### WHAT TO WORK ON
The records that follow must be repeated verbatim, every one of them.
====================
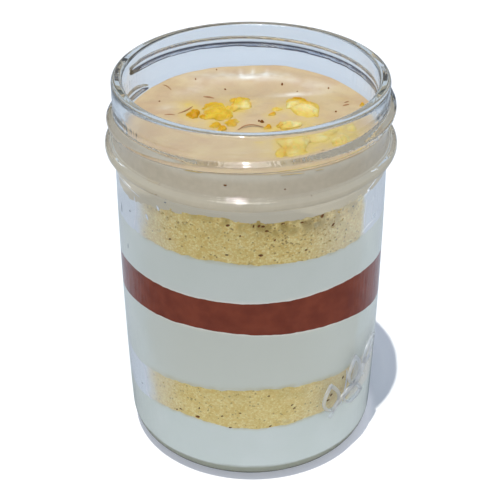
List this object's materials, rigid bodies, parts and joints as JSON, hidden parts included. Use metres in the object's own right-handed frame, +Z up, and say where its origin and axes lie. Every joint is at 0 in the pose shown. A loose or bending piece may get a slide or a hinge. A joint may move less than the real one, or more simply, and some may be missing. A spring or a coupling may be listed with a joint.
{
  "type": "smores jar",
  "caption": "Layered dessert of cream, crumbs, chocolate and mousse in a clear screw-neck jar, open at the top, with broken golden pieces scattered over it.",
  "frame": {"origin": "middle of the jar's underside, where it stands", "axes": "+Z up along the jar's axis, -Y the front, +X to the right"},
  "size_m": [0.0888, 0.0888, 0.1248],
  "materials": {
    "glass": "clear polished pressed glass",
    "cream": "smooth wet white cream",
    "crumb": "dry sandy biscuit crumbs with brown flecks",
    "chocolate": "soft satin chocolate",
    "mousse": "set mousse with a fine skin and dark flecks",
    "topping_gold": "golden, slightly translucent, satin",
    "topping_pale": "pale yellow, slightly translucent, satin"
  },
  "bodies": {
    "root": {"jar": "glass", "cream_bottom": "cream", "crumb_lower": "crumb", "cream_middle": "cream", "chocolate": "chocolate", "cream_upper": "cream", "crumb_upper": "crumb", "mousse": "mousse", "topping_gold": "topping_gold", "topping_pale": "topping_pale", "topping_orange": "topping_gold", "topping_right": "topping_pale", "topping_middle": "topping_pale", "topping_front": "topping_pale", "topping_edge": "topping_pale"}
  },
  "joints": []
}
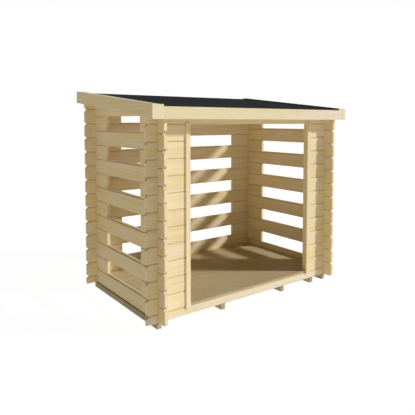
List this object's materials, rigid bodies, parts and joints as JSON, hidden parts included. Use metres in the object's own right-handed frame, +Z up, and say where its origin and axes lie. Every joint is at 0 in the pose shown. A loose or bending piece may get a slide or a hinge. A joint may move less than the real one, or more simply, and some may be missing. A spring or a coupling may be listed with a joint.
{
  "type": "open log store",
  "caption": "Open-fronted firewood store: interlocking log walls with air gaps, a floor on bearers, grooved posts at the mouth and a felted pent roof.",
  "frame": {"origin": "on the ground, under the middle of the walls and of the roof", "axes": "+X to the right along the open front, +Y from the front to the back wall, +Z up"},
  "size_m": [2.236, 1.47, 1.9177],
  "materials": {
    "log_timber": "planed bare spruce",
    "trim_timber": "planed bare spruce boards",
    "floor_timber": "planed bare spruce boards",
    "roof_boarding": "planed bare spruce boards",
    "treated_timber": "sawn, pressure-treated",
    "roof_felt": "bitumen felt with mineral grit"
  },
  "bodies": {
    "root": {"back_bottom_log": "log_timber", "back_fascia": "trim_timber", "back_long_logs": "log_timber", "back_top_log": "log_timber", "bearers": "treated_timber", "floor_deck": "floor_timber", "floor_joists": "floor_timber", "front_fascia": "trim_timber", "front_lintel_log": "log_timber", "front_sill_log": "log_timber", "left_back_stubs": "log_timber", "left_bargeboard": "trim_timber", "left_front_lower_stubs": "log_timber", "left_front_upper_stubs": "log_timber", "left_jamb": "trim_timber", "left_roof_corner_boards": "trim_timber", "left_roof_edge_strip": "trim_timber", "left_wall_back_stubs": "log_timber", "left_wall_front_stubs": "log_timber", "left_wall_gable_wedge": "log_timber", "left_wall_long_logs": "log_timber", "left_wall_top_log": "log_timber", "right_back_stubs": "log_timber", "right_bargeboard": "trim_timber", "right_front_lower_stubs": "log_timber", "right_front_upper_stubs": "log_timber", "right_jamb": "trim_timber", "right_roof_corner_boards": "trim_timber", "right_roof_edge_strip": "trim_timber", "right_wall_back_stubs": "log_timber", "right_wall_front_stubs": "log_timber", "right_wall_gable_wedge": "log_timber", "right_wall_long_logs": "log_timber", "right_wall_top_log": "log_timber", "roof_deck": "roof_boarding", "roof_felt": "roof_felt"}
  },
  "joints": []
}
====================
### RESULT OF THIS EXERCISE
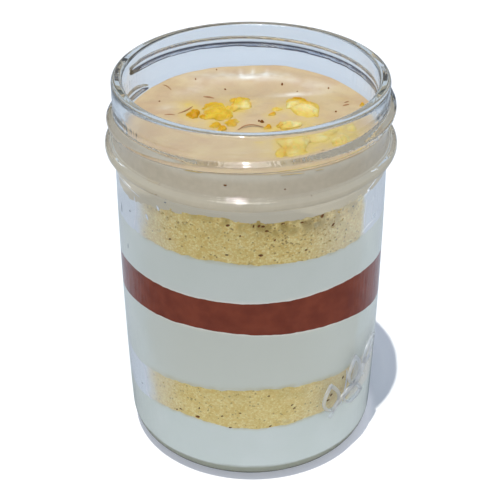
List this object's materials, rigid bodies, parts and joints as JSON, hidden parts included. Use metres in the object's own right-handed frame, +Z up, and say where its origin and axes lie. Every joint is at 0 in the pose shown. A loose or bending piece may get a slide or a hinge. A joint may move less than the real one, or more simply, and some may be missing. A spring or a coupling may be listed with a joint.
{
  "type": "smores jar",
  "caption": "Layered dessert of cream, crumbs, chocolate and mousse in a clear screw-neck jar, open at the top, with broken golden pieces scattered over it.",
  "frame": {"origin": "middle of the jar's underside, where it stands", "axes": "+Z up along the jar's axis, -Y the front, +X to the right"},
  "size_m": [0.0888, 0.0888, 0.1248],
  "materials": {
    "glass": "clear polished pressed glass",
    "cream": "smooth wet white cream",
    "crumb": "dry sandy biscuit crumbs with brown flecks",
    "chocolate": "soft satin chocolate",
    "mousse": "set mousse with a fine skin and dark flecks",
    "topping_gold": "golden, slightly translucent, satin",
    "topping_pale": "pale yellow, slightly translucent, satin"
  },
  "bodies": {
    "root": {"jar": "glass", "cream_bottom": "cream", "crumb_lower": "crumb", "cream_middle": "cream", "chocolate": "chocolate", "cream_upper": "cream", "crumb_upper": "crumb", "mousse": "mousse", "topping_gold": "topping_gold", "topping_pale": "topping_pale", "topping_orange": "topping_gold", "topping_right": "topping_pale", "topping_middle": "topping_pale", "topping_front": "topping_pale", "topping_edge": "topping_pale"}
  },
  "joints": []
}
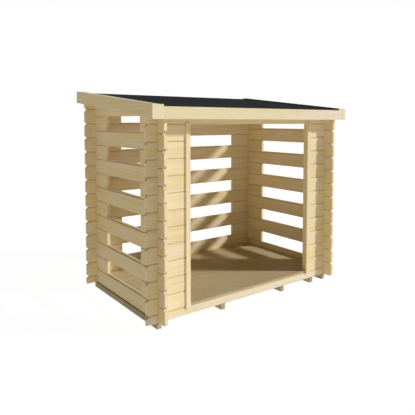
List this object's materials, rigid bodies, parts and joints as JSON, hidden parts included. Use metres in the object's own right-handed frame, +Z up, and say where its origin and axes lie. Every joint is at 0 in the pose shown. A loose or bending piece may get a slide or a hinge. A joint may move less than the real one, or more simply, and some may be missing. A spring or a coupling may be listed with a joint.
{
  "type": "open log store",
  "caption": "Open-fronted firewood store: interlocking log walls with air gaps, a floor on bearers, grooved posts at the mouth and a felted pent roof.",
  "frame": {"origin": "on the ground, under the middle of the walls and of the roof", "axes": "+X to the right along the open front, +Y from the front to the back wall, +Z up"},
  "size_m": [2.236, 1.47, 1.9177],
  "materials": {
    "log_timber": "planed bare spruce",
    "trim_timber": "planed bare spruce boards",
    "floor_timber": "planed bare spruce boards",
    "roof_boarding": "planed bare spruce boards",
    "treated_timber": "sawn, pressure-treated",
    "roof_felt": "bitumen felt with mineral grit"
  },
  "bodies": {
    "root": {"back_bottom_log": "log_timber", "back_fascia": "trim_timber", "back_long_logs": "log_timber", "back_top_log": "log_timber", "bearers": "treated_timber", "floor_deck": "floor_timber", "floor_joists": "floor_timber", "front_fascia": "trim_timber", "front_lintel_log": "log_timber", "front_sill_log": "log_timber", "left_back_stubs": "log_timber", "left_bargeboard": "trim_timber", "left_front_lower_stubs": "log_timber", "left_front_upper_stubs": "log_timber", "left_jamb": "trim_timber", "left_roof_corner_boards": "trim_timber", "left_roof_edge_strip": "trim_timber", "left_wall_back_stubs": "log_timber", "left_wall_front_stubs": "log_timber", "left_wall_gable_wedge": "log_timber", "left_wall_long_logs": "log_timber", "left_wall_top_log": "log_timber", "right_back_stubs": "log_timber", "right_bargeboard": "trim_timber", "right_front_lower_stubs": "log_timber", "right_front_upper_stubs": "log_timber", "right_jamb": "trim_timber", "right_roof_corner_boards": "trim_timber", "right_roof_edge_strip": "trim_timber", "right_wall_back_stubs": "log_timber", "right_wall_front_stubs": "log_timber", "right_wall_gable_wedge": "log_timber", "right_wall_long_logs": "log_timber", "right_wall_top_log": "log_timber", "roof_deck": "roof_boarding", "roof_felt": "roof_felt"}
  },
  "joints": []
}